**Direction:**
Repeat verbatim only the lines from the opening of the material below through the one that contains "the reel foot.".
---*---
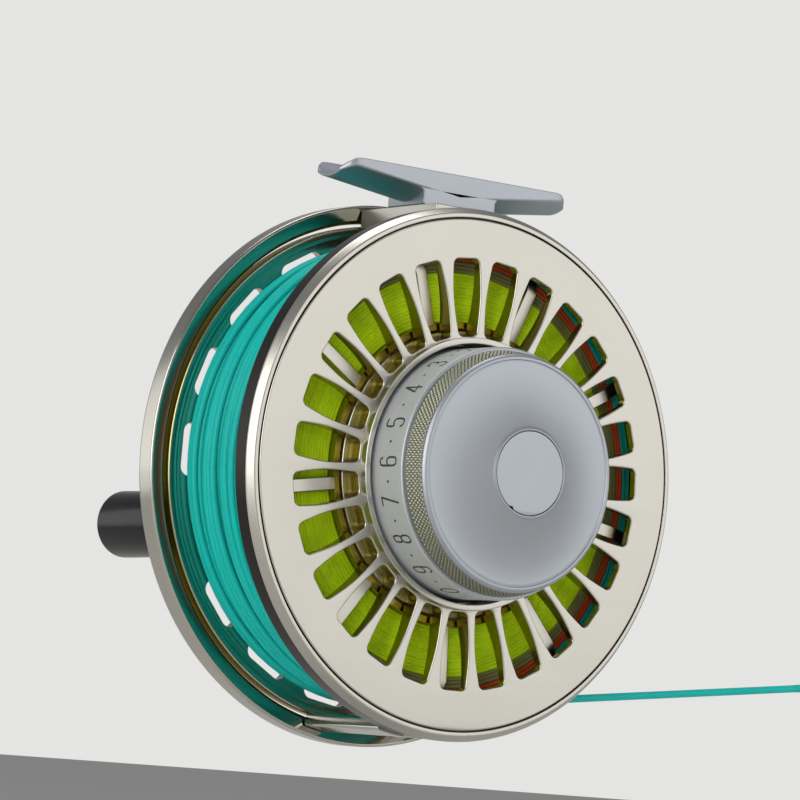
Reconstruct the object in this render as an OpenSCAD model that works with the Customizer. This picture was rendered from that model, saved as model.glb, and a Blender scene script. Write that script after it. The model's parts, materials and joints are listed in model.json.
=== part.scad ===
// Large-arbor fly reel with a sealed disc drag, full frame and a wound fly line.
// X runs along the rod towards its tip, Y along the spool's axle from the drag knob
// to the winding handle, Z up towards the rod. The origin is on the rod barrel's axis,
// above the middle of the reel foot.

/* [Reel] */
// Outer radius of the frame ring on the handle side
ring_r = 60; // [59.6:0.1:61]
// Outer radius of the frame plate on the drag side
plate_r = 57.5; // [57.2:0.1:57.8]
// Distance from the rod barrel's axis down to the spool's axle
axle_drop = 70.4; // [70:0.1:71]

/* [Windows and slots] */
// Number of windows through the frame plate
window_count = 27; // [18:1:27]
// Clock angle of the first window, in degrees from the top
window_start = -6.1; // [-13:0.1:13]
// Number of slots round the handle-side flange, two of which are left solid
slot_count = 18; // [12:2:18]
// Number of spokes in the drag-side flange
spoke_count = 9; // [6:1:12]

/* [Foot] */
// Radius of the rod barrel that the foot sits on
barrel_r = 8; // [8:0.05:8.2]
// Width of the foot along the axle
foot_width = 13.2; // [13:0.1:13.6]
// Length of the foot along the rod
foot_length = 62; // [58:1:64]

/* [Spool] */
// Outer radius of the arbor that carries the backing
arbor_r = 33; // [32.8:0.1:34]
// Outer radius of the wound line
pack_r = 49.4; // [48.5:0.1:49.8]
// Outer radius of the handle-side flange
handle_flange_r = 55.3; // [55:0.1:55.4]
// Outer radius of the drag-side flange
drag_flange_r = 53.6; // [53:0.1:53.8]

/* [Drag] */
// Outer radius of the drag knob's dial band
knob_r = 27; // [26.8:0.1:27.2]
// Outer radius of the drag housing
housing_r = 20; // [19.8:0.1:20.1]

/* [Handle] */
// Distance of the handle from the axle
handle_reach = 45; // [44.5:0.1:45.5]
// Clock angle of the handle, in degrees from the top
handle_clock = 251; // [251:20:271]
// Largest radius of the handle knob
handle_r = 7.4; // [7:0.1:8]

/* [Line] */
// Diameter of the fly line
line_d = 1.7; // [1.4:0.1:1.8]

/* [Hidden] */
$fn = 96;
eps = 0.01;
through = 1;            // how far a cutter runs past what it cuts

// Stations along Y
plate_face_y = -17.1;   // flat face of the frame plate
plate_edge_y = -14.5;   // outer edge of its bevel
plate_rear_y = -11.3;   // rear of its rim
floor_front_y = -12.9;  // floor of the cup behind the knob
floor_rear_y = -10.9;
ring_front_y = 16.2;
ring_rear_y = 21.2;
line_drag_y = -10.8;    // sides of the wound line
line_handle_y = 16.6;
spoke_rear_y = -11;
flange_front_y = 16.8;  // handle-side flange
flange_rear_y = 19;

// Plate
window_outer_r = 46.4;
window_inner_r = 29.7;
collar_r = 29.3;        // raised collar round the knob
opening_r = 28;         // opening that the knob sits in
boss_r = 31;            // thick middle of the plate
rib_in_r = 32;          // the straight part of the bars between the windows
rib_out_r = 44;
pin_hole_r = 0.5;

// Frame
spool_clear_r = 54.9;   // nothing fixed comes closer to the axle between the flanges
ring_in_r = 56;
rim_rear_y = 20.2;       // thick rim of the handle-side flange
stem_half = 9.8;        // half of the foot stem's length
stem_z = -12.4;         // underside of the stem
pillar_clocks = [168, 192];
pillar_half = 3;

// Foot
foot_screw_x = 6;
foot_screw_r = 1.5;
foot_head_depth = 2.3;  // top of the screw head, below the stem's underside
toe_arc_r = 9.4;        // underside of the toes, seen from the end
toe_low_z = -12.6;      // its lowest line, carried on to the middle of the foot
toe_rise = 7;           // slope of the underside, degrees
tip_corner = 2.5;

// Drag stack, along Y
housing_bore_r = 17.9;
housing_end_y = 4.2;
spindle_r = 4;
axle_tip_r = 3;         // thin end of the spindle, in the spool bearing
rotor_r = 6.5;
rotor_bore_r = 5;
running = 0.05;         // radial clearance of a running fit
steel_ys = [-5.3, -2.9, -0.5];
steel_thick = 1;
carbon_ys = [-4.2, -1.8];
carbon_thick = 1.2;
hub_key_r = 8.9;        // part of the rotor that carries the carbon discs
pin_ring_r = 9.5;       // push pins, from the axle
pin_r = 1.5;
nut_corner_r = 11;
socket_corner_r = 11.25;

// Knob, along Y
knob_rear_y = -13.6;
dial_front_y = -28.5;
knurl_front_y = -33;
rim_y = -33.9;
rim_r = 24.6;
boss_top_y = -37.9;
plunger_r = 1.15;
detent_r = 17.7;        // plungers and dimples, from the axle
detent_half = 0.8;      // half of the detent ring's width
detent_pitch = 18;      // degrees from one dial number to the next

// Spool
hub_r = 12.5;
clutch_r = 9.5;
bearing_r = 8;
web_front_y = 12.5;
web_rear_y = 15;
port_ring_r = 22.2;
port_r = 6.3;
port_count = 8;
arbor_wall = 1.4;
slot_outer_r = 51.8;
slot_inner_r = 37;
spoke_w = 2.9;
spoke_start = 21.3;     // clock angle of the first spoke
slot_start = 11;        // clock angle of the first slot
backing_r = 43.6;
running_line_r = 46.2;
head_r = 47.9;

// Click
gear_r = 21.2;
gear_root_r = 20.6;
gear_teeth = 60;
gear_y = 1.6;
gear_w = 2.4;
pawl_clock = 22.5;
pawl_pivot_r = 25.4;

// Handle, along Y
handle_rear_y = 22.2;
handle_end_y = 52.2;
handle_length = handle_end_y - handle_rear_y;
post_r = 2.5;
handle_bore_r = 3.4;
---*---
**Full solution:**
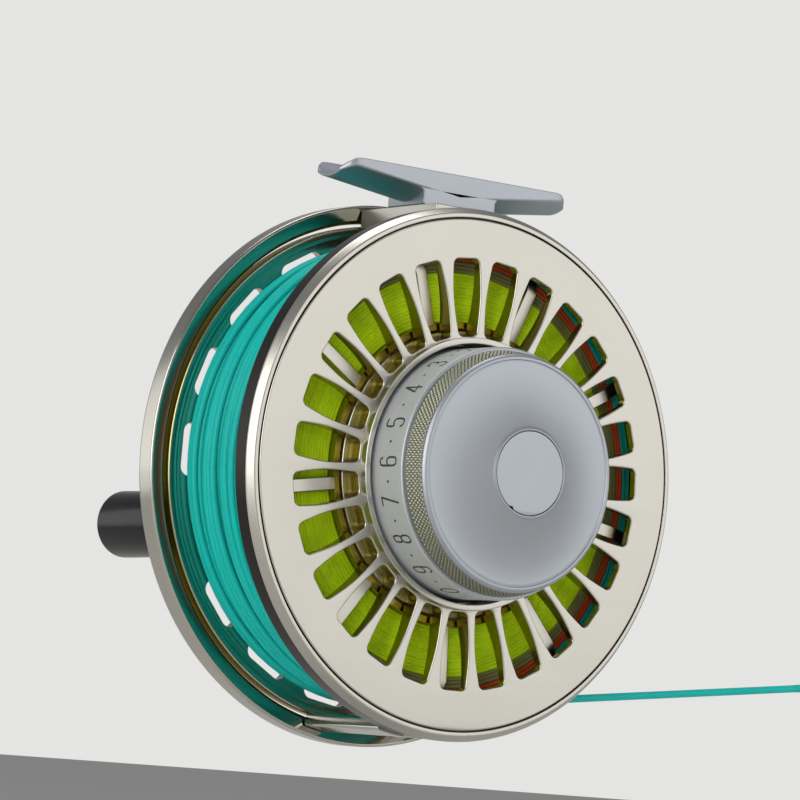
Reconstruct the object in this render as an OpenSCAD model that works with the Customizer. This picture was rendered from that model, saved as model.glb, and a Blender scene script. Write that script after it. The model's parts, materials and joints are listed in model.json.
=== part.scad ===
// Large-arbor fly reel with a sealed disc drag, full frame and a wound fly line.
// X runs along the rod towards its tip, Y along the spool's axle from the drag knob
// to the winding handle, Z up towards the rod. The origin is on the rod barrel's axis,
// above the middle of the reel foot.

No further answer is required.